Russel has spent years coming up with a better system, using alternate chemistry and rethinking the physics of lidar with a completely different wavelength of light. The challenge is, there weren’t any off-the-shelf components readily available. So Luminar built them. All of them.

“No lidar system comes even remotely close to actually meeting the required performance specifications.”

“Instead of going down to our fab in San Jose and picking up some silicon photo diodes and some 905-nanometer lasers from the same vendors that everybody else buys them from, we had to make these 1,550-nanometer lasers from scratch. You know, design them. We had to make our own special material — indium gallium arsenide photo diodes, that’s the material you have to use to see this wavelength of light, you can’t use silicon any more, which is really easy to use…we even had to make our own chips for the system.”

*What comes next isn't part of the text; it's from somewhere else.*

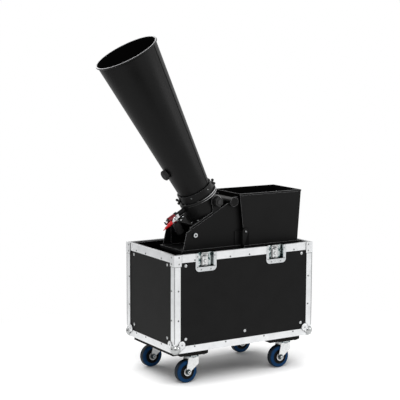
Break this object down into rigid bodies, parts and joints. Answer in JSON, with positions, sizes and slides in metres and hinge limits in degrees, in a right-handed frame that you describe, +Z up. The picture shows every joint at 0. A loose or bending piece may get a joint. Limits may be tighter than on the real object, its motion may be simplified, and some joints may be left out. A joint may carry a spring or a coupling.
{
  "type": "confetti blower",
  "caption": "Confetti blower: a leaning conical barrel tilts between cheek plates beside an open hopper, in the lower half of a black flight case on swivel castors.",
  "frame": {"origin": "middle of the whole object's footprint, on the floor", "axes": "+Z up, +X along the case towards the hopper's end, +Y to the case's rear, -Y to the latches"},
  "size_m": [0.9652, 0.434, 1.4757],
  "materials": {
    "ply": "black textured plywood",
    "aluminium": "satin",
    "zinc": "bright zinc",
    "chrome": "polished",
    "black_paint": "satin black powder coat",
    "red_paint": "gloss, with a vinyl grip",
    "rubber": "matte",
    "tyre": "blue elastic rubber",
    "plastic": "satin"
  },
  "bodies": {
    "case_and_stand": {"case_panel_front": "ply", "case_panel_rear": "ply", "case_panel_left": "ply", "case_panel_right": "ply", "case_floor": "ply", "case_deck": "ply", "castor_plank_left": "ply", "castor_plank_right": "ply", "edge_frame_bottom": "aluminium", "rim_frame": "aluminium", "rim_front_middle": "aluminium", "case_corner_front_left": "zinc", "case_corner_front_right": "zinc", "case_corner_rear_left": "zinc", "case_corner_rear_right": "zinc", "latch_dish_left": "zinc", "latch_dish_right": "zinc", "cheek_front": "black_paint", "pivot_bracket_front": "black_paint", "hopper_lug_front": "black_paint", "cheek_bolt_front": "zinc", "cheek_rear": "black_paint", "pivot_bracket_rear": "black_paint", "hopper_lug_rear": "black_paint", "cheek_bolt_rear": "zinc", "machine_plinth": "black_paint", "cross_tube": "black_paint", "hopper_shell": "black_paint", "feed_chute": "black_paint"},
    "tilting_barrel": {"barrel_cone": "black_paint", "barrel_bumper": "rubber", "collar": "black_paint", "flange_gasket": "rubber", "venturi_chamber": "black_paint", "chamber_base": "black_paint", "gas_stub": "black_paint", "gas_valve_body": "chrome", "gas_hose_tail": "chrome", "solenoid_coil": "plastic"},
    "lever": {"valve_lever": "red_paint"},
    "knob_front": {"tilt_knob_front": "plastic"},
    "knob_rear": {"tilt_knob_rear": "plastic"},
    "wing_left": {"wing_screw_left": "plastic"},
    "claw_left": {"latch_claw_left": "zinc"},
    "butterfly_left": {"latch_butterfly_left": "zinc"},
    "wing_right": {"wing_screw_right": "plastic"},
    "claw_right": {"latch_claw_right": "zinc"},
    "butterfly_right": {"latch_butterfly_right": "zinc"},
    "fork_front_left": {"castor_fork_front_left": "zinc"},
    "wheel_front_left": {"wheel_core_front_left": "plastic", "tyre_front_left": "tyre"},
    "fork_front_right": {"castor_fork_front_right": "zinc"},
    "wheel_front_right": {"wheel_core_front_right": "plastic", "tyre_front_right": "tyre"},
    "fork_rear_left": {"castor_fork_rear_left": "zinc"},
    "wheel_rear_left": {"wheel_core_rear_left": "plastic", "tyre_rear_left": "tyre"},
    "fork_rear_right": {"castor_fork_rear_right": "zinc"},
    "wheel_rear_right": {"wheel_core_rear_right": "plastic", "tyre_rear_right": "tyre"}
  },
  "joints": [
    {"name": "barrel_tilt", "type": "hinge", "parent": "case_and_stand", "child": "tilting_barrel", "pos_m": [0.0346, -0.022, 0.766], "axis": [0, 1, 0], "range_deg": [-15.6, 29.4]},
    {"name": "valve_lever_turn", "type": "hinge", "parent": "tilting_barrel", "child": "lever", "pos_m": [-0.13389, -0.022, 0.69631], "axis": [0, 1, 0], "range_deg": [0, 90]},
    {"name": "tilt_knob_front_turn", "type": "hinge", "parent": "tilting_barrel", "child": "knob_front", "pos_m": [0.0346, -0.112, 0.766], "axis": [0, -1, 0], "range_deg": [0, 360]},
    {"name": "tilt_knob_rear_turn", "type": "hinge", "parent": "tilting_barrel", "child": "knob_rear", "pos_m": [0.0346, 0.068, 0.766], "axis": [0, 1, 0], "range_deg": [0, 360]},
    {"name": "wing_screw_right_turn", "type": "hinge", "parent": "tilting_barrel", "child": "wing_right", "pos_m": [-0.02099, -0.022, 0.80355], "axis": [0.8375, -0.2756, 0.4719], "range_deg": [0, 360]},
    {"name": "wing_screw_left_turn", "type": "hinge", "parent": "tilting_barrel", "child": "wing_left", "pos_m": [-0.02099, -0.022, 0.80355], "axis": [-0.8375, 0.2756, -0.4719], "range_deg": [0, 360]},
    {"name": "latch_left_turn", "type": "hinge", "parent": "case_and_stand", "child": "butterfly_left", "pos_m": [-0.0824, -0.2, 0.532], "axis": [0, -1, 0], "range_deg": [0, 180]},
    {"name": "latch_left_claw", "type": "slide", "parent": "case_and_stand", "child": "claw_left", "axis": [0, 0, 1], "range_m": [0, 0.012]},
    {"name": "latch_right_turn", "type": "hinge", "parent": "case_and_stand", "child": "butterfly_right", "pos_m": [0.2796, -0.2, 0.532], "axis": [0, -1, 0], "range_deg": [0, 180]},
    {"name": "latch_right_claw", "type": "slide", "parent": "case_and_stand", "child": "claw_right", "axis": [0, 0, 1], "range_m": [0, 0.012]},
    {"name": "castor_front_left_swivel", "type": "hinge", "parent": "case_and_stand", "child": "fork_front_left", "pos_m": [-0.1204, -0.152, 0.118], "axis": [0, 0, 1], "continuous": true},
    {"name": "wheel_front_left_spin", "type": "hinge", "parent": "fork_front_left", "child": "wheel_front_left", "pos_m": [-0.1484, -0.152, 0.05], "axis": [0, 1, 0], "continuous": true},
    {"name": "castor_front_right_swivel", "type": "hinge", "parent": "case_and_stand", "child": "fork_front_right", "pos_m": [0.3636, -0.152, 0.118], "axis": [0, 0, 1], "continuous": true},
    {"name": "wheel_front_right_spin", "type": "hinge", "parent": "fork_front_right", "child": "wheel_front_right", "pos_m": [0.3356, -0.152, 0.05], "axis": [0, 1, 0], "continuous": true},
    {"name": "castor_rear_left_swivel", "type": "hinge", "parent": "case_and_stand", "child": "fork_rear_left", "pos_m": [-0.1204, 0.152, 0.118], "axis": [0, 0, 1], "continuous": true},
    {"name": "wheel_rear_left_spin", "type": "hinge", "parent": "fork_rear_left", "child": "wheel_rear_left", "pos_m": [-0.1484, 0.152, 0.05], "axis": [0, 1, 0], "continuous": true},
    {"name": "castor_rear_right_swivel", "type": "hinge", "parent": "case_and_stand", "child": "fork_rear_right", "pos_m": [0.3636, 0.152, 0.118], "axis": [0, 0, 1], "continuous": true},
    {"name": "wheel_rear_right_spin", "type": "hinge", "parent": "fork_rear_right", "child": "wheel_rear_right", "pos_m": [0.3356, 0.152, 0.05], "axis": [0, 1, 0], "continuous": true}
  ],
  "couplings": [
    {"joint": "latch_left_claw", "follows": "latch_left_turn", "m_per_rad": 0.0038197},
    {"joint": "latch_right_claw", "follows": "latch_right_turn", "m_per_rad": 0.0038197}
  ]
}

Luminar’s chips may improve on existing lidar sensors, but does that mean car makers could scale down the number of sensors some day — especially if, as we’ve seen, radar maybe doesn’t work too well?

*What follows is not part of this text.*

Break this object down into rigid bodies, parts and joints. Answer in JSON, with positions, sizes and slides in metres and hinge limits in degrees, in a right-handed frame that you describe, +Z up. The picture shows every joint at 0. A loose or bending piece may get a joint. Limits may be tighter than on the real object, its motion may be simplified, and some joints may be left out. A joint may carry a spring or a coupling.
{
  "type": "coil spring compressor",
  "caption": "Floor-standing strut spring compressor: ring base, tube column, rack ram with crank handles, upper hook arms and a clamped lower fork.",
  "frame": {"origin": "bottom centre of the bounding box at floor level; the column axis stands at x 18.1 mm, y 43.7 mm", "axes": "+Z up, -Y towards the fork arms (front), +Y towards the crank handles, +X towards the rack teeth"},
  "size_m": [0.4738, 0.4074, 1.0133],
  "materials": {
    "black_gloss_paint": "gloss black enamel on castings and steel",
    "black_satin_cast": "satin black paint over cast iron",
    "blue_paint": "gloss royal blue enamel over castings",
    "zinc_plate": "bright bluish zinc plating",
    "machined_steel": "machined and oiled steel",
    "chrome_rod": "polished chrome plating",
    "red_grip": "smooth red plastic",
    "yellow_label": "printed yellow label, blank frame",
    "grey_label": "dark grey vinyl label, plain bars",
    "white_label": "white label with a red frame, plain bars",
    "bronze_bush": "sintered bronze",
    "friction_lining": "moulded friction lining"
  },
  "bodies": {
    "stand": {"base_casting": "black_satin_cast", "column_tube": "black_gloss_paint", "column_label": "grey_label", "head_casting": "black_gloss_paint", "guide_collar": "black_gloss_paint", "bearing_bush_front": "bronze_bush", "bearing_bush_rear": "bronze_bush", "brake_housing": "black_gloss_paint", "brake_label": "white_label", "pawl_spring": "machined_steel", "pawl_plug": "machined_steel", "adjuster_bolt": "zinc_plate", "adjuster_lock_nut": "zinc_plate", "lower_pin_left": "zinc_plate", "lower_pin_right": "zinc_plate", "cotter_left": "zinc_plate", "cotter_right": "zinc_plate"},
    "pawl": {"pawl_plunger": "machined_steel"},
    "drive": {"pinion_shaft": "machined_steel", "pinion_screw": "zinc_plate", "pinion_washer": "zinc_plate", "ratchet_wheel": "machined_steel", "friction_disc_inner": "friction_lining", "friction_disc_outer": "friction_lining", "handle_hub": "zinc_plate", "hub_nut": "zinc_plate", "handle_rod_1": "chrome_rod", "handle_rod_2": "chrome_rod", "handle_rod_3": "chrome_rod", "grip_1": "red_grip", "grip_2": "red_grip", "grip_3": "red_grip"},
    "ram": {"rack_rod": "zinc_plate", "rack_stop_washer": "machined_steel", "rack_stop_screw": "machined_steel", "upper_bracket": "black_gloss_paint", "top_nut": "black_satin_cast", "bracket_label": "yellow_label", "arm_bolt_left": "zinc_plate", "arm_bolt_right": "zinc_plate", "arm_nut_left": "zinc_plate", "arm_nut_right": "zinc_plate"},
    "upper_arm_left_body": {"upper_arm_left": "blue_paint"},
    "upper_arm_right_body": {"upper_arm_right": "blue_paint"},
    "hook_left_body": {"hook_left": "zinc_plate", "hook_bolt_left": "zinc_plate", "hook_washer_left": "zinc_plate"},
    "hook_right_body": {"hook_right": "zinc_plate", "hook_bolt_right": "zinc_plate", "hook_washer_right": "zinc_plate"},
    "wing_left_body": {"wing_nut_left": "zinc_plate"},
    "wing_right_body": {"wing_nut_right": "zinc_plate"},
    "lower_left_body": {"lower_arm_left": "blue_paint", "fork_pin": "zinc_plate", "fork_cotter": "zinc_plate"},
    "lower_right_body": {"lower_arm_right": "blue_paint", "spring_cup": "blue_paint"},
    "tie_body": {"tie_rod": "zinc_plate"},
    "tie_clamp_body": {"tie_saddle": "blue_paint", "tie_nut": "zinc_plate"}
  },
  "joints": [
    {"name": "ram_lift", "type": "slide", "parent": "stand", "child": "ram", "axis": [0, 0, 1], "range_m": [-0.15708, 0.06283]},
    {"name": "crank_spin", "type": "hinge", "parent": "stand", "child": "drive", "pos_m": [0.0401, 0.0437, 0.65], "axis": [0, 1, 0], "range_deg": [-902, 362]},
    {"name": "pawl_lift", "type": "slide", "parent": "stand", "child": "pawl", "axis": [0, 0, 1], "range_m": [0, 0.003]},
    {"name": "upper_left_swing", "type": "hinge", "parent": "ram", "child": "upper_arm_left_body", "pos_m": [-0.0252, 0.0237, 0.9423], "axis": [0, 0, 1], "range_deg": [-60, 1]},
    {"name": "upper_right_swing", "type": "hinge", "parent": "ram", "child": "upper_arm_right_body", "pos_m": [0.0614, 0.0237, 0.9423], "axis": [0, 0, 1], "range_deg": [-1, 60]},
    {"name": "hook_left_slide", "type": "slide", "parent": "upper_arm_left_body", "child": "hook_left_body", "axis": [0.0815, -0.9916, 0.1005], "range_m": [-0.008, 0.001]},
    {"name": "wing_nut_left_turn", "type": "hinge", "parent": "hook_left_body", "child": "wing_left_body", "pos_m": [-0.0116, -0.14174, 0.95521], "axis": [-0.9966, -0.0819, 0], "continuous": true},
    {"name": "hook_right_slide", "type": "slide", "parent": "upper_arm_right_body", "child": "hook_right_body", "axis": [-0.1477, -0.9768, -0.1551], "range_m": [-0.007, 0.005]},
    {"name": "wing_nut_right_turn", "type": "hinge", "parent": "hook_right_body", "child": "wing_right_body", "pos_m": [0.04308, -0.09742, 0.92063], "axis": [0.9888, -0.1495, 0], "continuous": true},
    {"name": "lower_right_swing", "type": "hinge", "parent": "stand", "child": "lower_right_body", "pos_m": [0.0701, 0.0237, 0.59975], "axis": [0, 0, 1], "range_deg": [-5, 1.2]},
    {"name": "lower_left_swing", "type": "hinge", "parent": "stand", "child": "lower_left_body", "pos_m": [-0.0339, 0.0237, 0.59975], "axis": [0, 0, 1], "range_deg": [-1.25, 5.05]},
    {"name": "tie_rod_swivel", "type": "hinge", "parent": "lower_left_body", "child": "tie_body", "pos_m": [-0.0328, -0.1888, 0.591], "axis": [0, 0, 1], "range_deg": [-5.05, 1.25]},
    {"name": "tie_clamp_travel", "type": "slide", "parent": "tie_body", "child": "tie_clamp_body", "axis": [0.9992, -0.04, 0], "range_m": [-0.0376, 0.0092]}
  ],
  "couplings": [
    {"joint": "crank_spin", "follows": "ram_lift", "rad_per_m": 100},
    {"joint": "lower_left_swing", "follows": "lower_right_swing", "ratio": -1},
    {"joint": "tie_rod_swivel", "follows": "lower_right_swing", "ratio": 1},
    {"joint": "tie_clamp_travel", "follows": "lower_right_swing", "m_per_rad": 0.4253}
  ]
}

For now: No solution on the radar

Like a healthy breakfast, cars need to have a balance of different sensors. Radar will remain key, experts say — but increasingly, cars will rely on lidar.

“You need a combination of cameras, radar, and lidar in order to create a self-driving system,” Jada Tapley, VP of Advanced Engineering at Aptiv, told us earlier this year.

“The industry uses three sensing systems for a reason,” Khouri told Connected Car Mag. “That is because no one system is complete in its ability to enable autonomous driving or ADAS (advanced driver-assistance systems) functions. All systems — camera, LiDAR, radar — have their own strengths and weaknesses.”

And given the weaknesses that exist today, technology appears to be a limiting factor, both in safety systems like AEB and in the quest for fully autonomous vehicles. Keep in mind that engineers are still racing for a solution — and you should maybe race a little less aggressively.